Even though I've been fortunate and have seen a lot of the world, there are still regions that call to me and faraway friends I'd like to visit. It feels a bit like someone is dangling a cookie under my nose, when I know I've already had too many cookies. And as one fellow traveler said, "I only have this one life." Truth.
So, I'm not vowing to never fly again, just like I'm not vowing to never eat cookies or buy shoes again. We're only human; I don't believe it works well to tell ourselves that this or that is completely off limits. But I'm looking for climate-friendly hacks.
Close-to-home adventures have helped. I don't take the patch of woods near my neighborhood for granted because housing developments long ago ate up the woodlands I enjoyed as a child.
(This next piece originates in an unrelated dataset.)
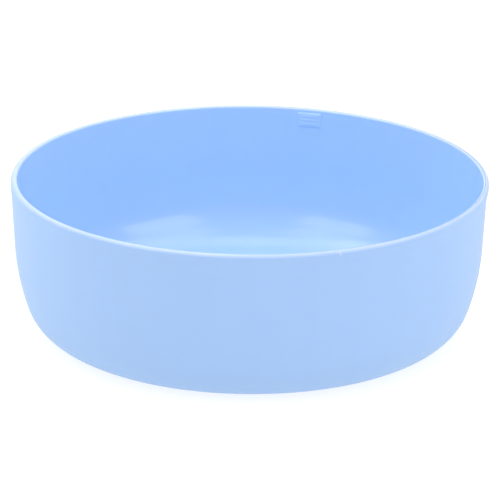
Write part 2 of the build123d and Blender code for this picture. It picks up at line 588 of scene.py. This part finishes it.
def moulded_polypropylene(name, plastic, body, roughness, grain_height):
    """Pigmented polypropylene as it leaves the mould.

    It looks soft and a little waxy: light enters the wall and spreads, and the surface keeps
    the finish of the steel it froze against.
    """
    material, tree = new_material(name)
    thinner = [min(1.0, c + plastic.flow_marks) for c in body[:3]] + [1.0]
    place = add_node(tree, "ShaderNodeTexCoord").outputs["Object"]
    parts = add_node(tree, "ShaderNodeSeparateXYZ", feeds={"Vector": place})

    # Flow marks run out from the gate: long across the flow front, about 6 mm apart round it.
    bearing = add_node(
        tree,
        "ShaderNodeMath",
        {"operation": "ARCTAN2"},
        feeds={0: parts.outputs["Y"], 1: parts.outputs["X"]},
    )
    flow_place = add_node(
        tree,
        "ShaderNodeCombineXYZ",
        feeds={"X": bearing.outputs[0], "Y": parts.outputs["Z"]},
    )
    flow = add_node(
        tree,
        "ShaderNodeTexNoise",
        {"noise_dimensions": "2D"},
        {"Scale": 12.0, "Detail": 3.0, "Roughness": 0.45},
        {"Vector": flow_place.outputs[0]},
    )
    clouds = add_node(
        tree,
        "ShaderNodeTexNoise",
        None,
        {"Scale": 1 / mm(35), "Detail": 2.0},
        {"Vector": place},
    )
    blend = add_node(
        tree,
        "ShaderNodeMath",
        {"operation": "MULTIPLY"},
        feeds={0: flow.outputs["Fac"], 1: clouds.outputs["Fac"]},
    )
    pigment = add_node(
        tree,
        "ShaderNodeMix",
        {"data_type": "RGBA"},
        {6: body, 7: thinner},
        {0: blend.outputs[0]},
    )
    # The paler tint on the rim is a painted highlight; the trace of flash and the rubbed foot get
    # the same paler colour.
    wear_and_highlight_mark = add_node(tree, "ShaderNodeAttribute", {"attribute_name": "wear"})
    rubbed_and_highlit = add_node(
        tree,
        "ShaderNodeMix",
        {"data_type": "RGBA"},
        {7: plastic.scuff_and_rim_highlight},
        {0: wear_and_highlight_mark.outputs["Fac"], 6: pigment.outputs[2]},
    )
    shader = add_node(
        tree,
        "ShaderNodeBsdfPrincipled",
        None,
        {
            "Roughness": roughness,
            "IOR": plastic.ior,
            "Subsurface Weight": plastic.translucency,
            "Subsurface Radius": (1.0, 1.3, 2.0),
            "Subsurface Scale": mm(1.2),
        },
        {"Base Color": rubbed_and_highlit.outputs[2]},
    )

    # Uneven sinking of the wall as it cools, in swells about 18 mm apart.
    swell = add_node(
        tree,
        "ShaderNodeTexNoise",
        None,
        {"Scale": 1 / mm(18), "Detail": 1.0},
        {"Vector": place},
    )
    swell_bump = add_node(
        tree,
        "ShaderNodeBump",
        None,
        {"Strength": 0.35, "Distance": mm(0.06)},
        {"Height": swell.outputs["Fac"]},
    )
    # Grain of the mould steel. The real grain is about 0.1 mm; it is drawn at 0.35 mm to show.
    grain = add_node(
        tree,
        "ShaderNodeTexNoise",
        None,
        {"Scale": 1 / mm(0.35), "Detail": 2.0, "Roughness": 0.6},
        {"Vector": place},
    )
    grain_bump = add_node(
        tree,
        "ShaderNodeBump",
        None,
        {"Strength": 0.5, "Distance": grain_height},
        {"Height": grain.outputs["Fac"], "Normal": swell_bump.outputs["Normal"]},
    )
    tree.links.new(grain_bump.outputs["Normal"], shader.inputs["Normal"])
    add_node(tree, "ShaderNodeOutputMaterial", feeds={"Surface": shader.outputs["BSDF"]})
    return material


def polished_polypropylene(plastic):
    """Inside and rim land, against a polished core: clear soft-edged reflections."""
    name = "polypropylene_polished_moulding"
    body, roughness = plastic.body, plastic.polished_roughness
    return moulded_polypropylene(name, plastic, body, roughness, mm(0.002))


def satin_polypropylene(plastic):
    """Outside, against a spark-eroded cavity: an even sheen with no clear reflections."""
    name = "polypropylene_satin_moulding"
    # The outside takes the darker copy of the body colour: painted shade.
    body, roughness = plastic.satin_body_painted_shade, plastic.satin_roughness
    return moulded_polypropylene(name, plastic, body, roughness, mm(0.006))


def opal_sheet(studio):
    """Opal acrylic sheet lit from below, which leaves next to no shadow."""
    material, tree = new_material("acrylic_opal_cast_sheet")
    shader = add_node(
        tree,
        "ShaderNodeBsdfPrincipled",
        None,
        {
            "Base Color": studio.floor_paint,
            "Roughness": 0.9,
            "Specular IOR Level": 0.2,
            "Emission Color": (1.0, 1.0, 1.0, 1.0),
            "Emission Strength": studio.floor_glow,
        },
    )
    add_node(tree, "ShaderNodeOutputMaterial", feeds={"Surface": shader.outputs["BSDF"]})
    return material


# --------------------------------------------------------------------------------------
# Operators
# --------------------------------------------------------------------------------------


def add_object(name, data):
    """Object in the scene's own collection."""
    made = bpy.data.objects.new(name, data)
    bpy.context.scene.collection.objects.link(made)
    return made


class WARDBOWL_OT_make_bowl(bpy.types.Operator):
    """Make the moulded bowl in place of the CAD node"""

    bl_idname = "wardbowl.make_bowl"
    bl_label = "Make the bowl"

    def execute(self, context):
        settings = context.scene
        mesh = bowl_mesh(settings.bowl_shape, settings.raised_pad, settings.rim_flash)
        mesh.materials.append(polished_polypropylene(settings.plastic))
        mesh.materials.append(satin_polypropylene(settings.plastic))
        bowl = add_object("ward_bowl", mesh)
        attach(bowl, BODY)
        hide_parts(NODE)
        return {"FINISHED"}


def softbox(name, watts, size, place, target):
    """Rectangular area light aimed at a point."""
    light = bpy.data.lights.new(name, "AREA")
    light.shape = "RECTANGLE"
    light.size, light.size_y = size
    light.energy = watts
    lamp = add_object(name, light)
    lamp.location = place
    lamp.rotation_mode = "QUATERNION"
    lamp.rotation_quaternion = (Vector(target) - Vector(place)).to_track_quat("-Z", "Y")
    return lamp


def around(bearing, elevation, distance):
    """Place round the bowl: bearing 0 is the camera's side and grows to the camera's right."""
    flat = distance * cos(elevation)
    return Vector((flat * sin(bearing), -flat * cos(bearing), distance * sin(elevation)))


def make_camera(studio, middle):
    """Camera on the bowl's front, level with the studio's settings."""
    data = bpy.data.cameras.new("camera")
    data.lens = studio.lens
    data.sensor_width = 36.0
    data.clip_end = 50.0
    camera = add_object("camera", data)
    place = middle + around(0.0, studio.elevation, studio.distance)
    aim = middle + Vector((studio.aim_across, 0.0, studio.aim_up))
    forward = (aim - place).normalized()
    right = forward.cross(Vector((0, 0, 1))).normalized()
    up = right.cross(forward)
    turn = Matrix((right, up, -forward)).transposed().to_4x4()
    camera.matrix_world = Matrix.Translation(place) @ turn @ Matrix.Rotation(studio.roll, 4, "Z")
    return camera


def make_floor(studio):
    """Square sheet, a hair below the foot so that the two faces don't coincide."""
    half = studio.floor_size / 2
    low = -studio.floor_gap
    mesh = bpy.data.meshes.new("studio_floor")
    corners = [(-half, -half, low), (half, -half, low), (half, half, low), (-half, half, low)]
    mesh.from_pydata(corners, [], [(0, 1, 2, 3)])
    mesh.materials.append(opal_sheet(studio))
    return add_object("studio_floor", mesh)


def make_room(studio):
    """Even white surroundings."""
    world = bpy.data.worlds.new("white_room")
    world.use_nodes = True
    background = world.node_tree.nodes["Background"]
    background.inputs["Color"].default_value = (1.0, 1.0, 1.0, 1.0)
    background.inputs["Strength"].default_value = studio.ambient
    bpy.context.scene.world = world


# Name, bearing and elevation in degrees, distance, and width and height, in metres
SOFTBOXES = [
    ("low_left", -52, 7, 1.1, (0.95, 0.26)),
    ("low_right", 52, 7, 1.1, (0.95, 0.26)),
    ("front_left", -55, 36, 1.1, (0.76, 0.46)),
    ("front_right", 55, 36, 1.1, (0.76, 0.46)),
    ("top_left", -70, 60, 1.1, (0.7, 0.45)),
    ("top_right", 70, 60, 1.1, (0.7, 0.45)),
    ("high_left", -110, 50, 1.0, (0.5, 0.6)),
    ("high_right", 110, 50, 1.0, (0.5, 0.6)),
    ("overhead", 180, 86, 0.97, (0.8, 0.34)),
    ("back_high", 180, 56, 1.0, (0.9, 0.7)),
    ("rear", -170, 17, 1.3, (1.2, 0.7)),
    ("rear_left", -128, 17, 1.2, (0.5, 0.7)),
]


class WARDBOWL_OT_make_stage(bpy.types.Operator):
    """Set the floor, the soft lights and the camera"""

    bl_idname = "wardbowl.make_stage"
    bl_label = "Set the stage"

    def execute(self, context):
        studio = context.scene.studio
        middle = Vector((0.0, 0.0, context.scene.bowl_shape.height / 2))
        make_floor(studio)
        make_room(studio)
        for name, bearing, elevation, distance, size in SOFTBOXES:
            place = middle + around(radians(bearing), radians(elevation), distance)
            softbox(name, getattr(studio, name), size, place, middle)
        context.scene.camera = make_camera(studio, middle)
        context.scene.view_settings.view_transform = "Standard"
        return {"FINISHED"}


class WARDBOWL_PT_sidebar(bpy.types.Panel):
    """Ward bowl tools"""

    bl_idname = "WARDBOWL_PT_sidebar"
    bl_label = "Ward Bowl"
    bl_space_type = "VIEW_3D"
    bl_region_type = "UI"
    bl_category = "Ward Bowl"

    def draw(self, context):
        layout = self.layout
        layout.operator(WARDBOWL_OT_make_bowl.bl_idname)
        layout.operator(WARDBOWL_OT_make_stage.bl_idname)
        for holder in GROUPS:
            group = getattr(context.scene, holder)
            box = layout.box()
            box.label(text=holder.replace("_", " ").capitalize())
            for name in group.__annotations__:
                box.prop(group, name)


GROUPS = {
    "bowl_shape": BowlShape,
    "raised_pad": RaisedPad,
    "rim_flash": RimFlash,
    "plastic": Plastic,
    "studio": Studio,
}
CLASSES = [*GROUPS.values(), WARDBOWL_OT_make_bowl, WARDBOWL_OT_make_stage, WARDBOWL_PT_sidebar]


def register():
    for cls in CLASSES:
        bpy.utils.register_class(cls)
    for holder, group in GROUPS.items():
        setattr(bpy.types.Scene, holder, PointerProperty(type=group))


def unregister():
    for holder in GROUPS:
        delattr(bpy.types.Scene, holder)
    for cls in reversed(CLASSES):
        bpy.utils.unregister_class(cls)


def main():
    register()
    bpy.ops.wardbowl.make_bowl()
    bpy.ops.wardbowl.make_stage()


if __name__ == "__main__":
    main()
These days I get out on the trail as often as I can. One of the best things I've done is to make new friends by taking dance classes—I've developed a passion for social dancing—especially Argentine tango. Making space for these local pleasures has quelled the desire for vacations from my own life.
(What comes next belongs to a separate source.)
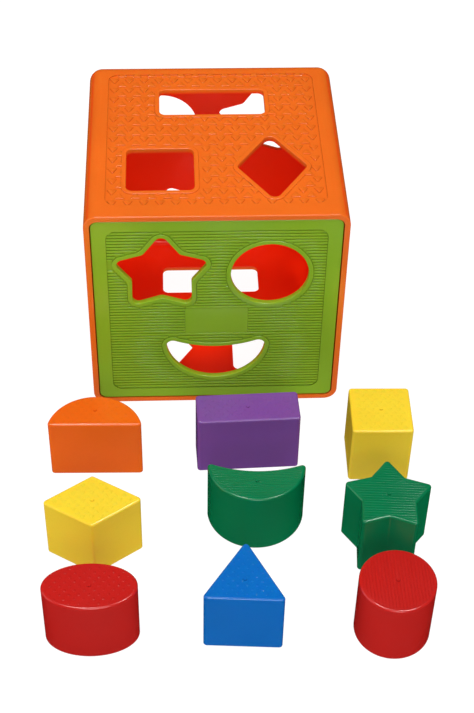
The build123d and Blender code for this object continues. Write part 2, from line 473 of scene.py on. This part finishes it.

But one doesn't have to swear off travel altogether. A solo train journey, a family car trip, or just flying less frequently may help us reach our carbon goals. I dream of a cargo ship journey around the world, but in the interests of avoiding a long absence from home, I'll put that off for now. The next time I do fly, I'll make sure I support local communities wherever I land. It doesn't feel like a hardship to shop small businesses or to bundle some volunteer work in alongside one's enjoyment. And just in case, I'll get those carbon offsets.
Having the ability to make these decisions is a luxury. While many cannot afford air travel, some people must fly to stay in touch with family or to work. There is no one-size solution—we must consider what's doable where we live, at our stage of life, and with the resources at hand.
My hope is that together we will come to view our carbon expenditures a bit like managing a household budget. I'm still learning how to crunch the carbon numbers, but I do believe the changes we adopt will help.
How are you thinking about travel these days? What successes have you had in your efforts to do right by the planet? What are your persistent concerns?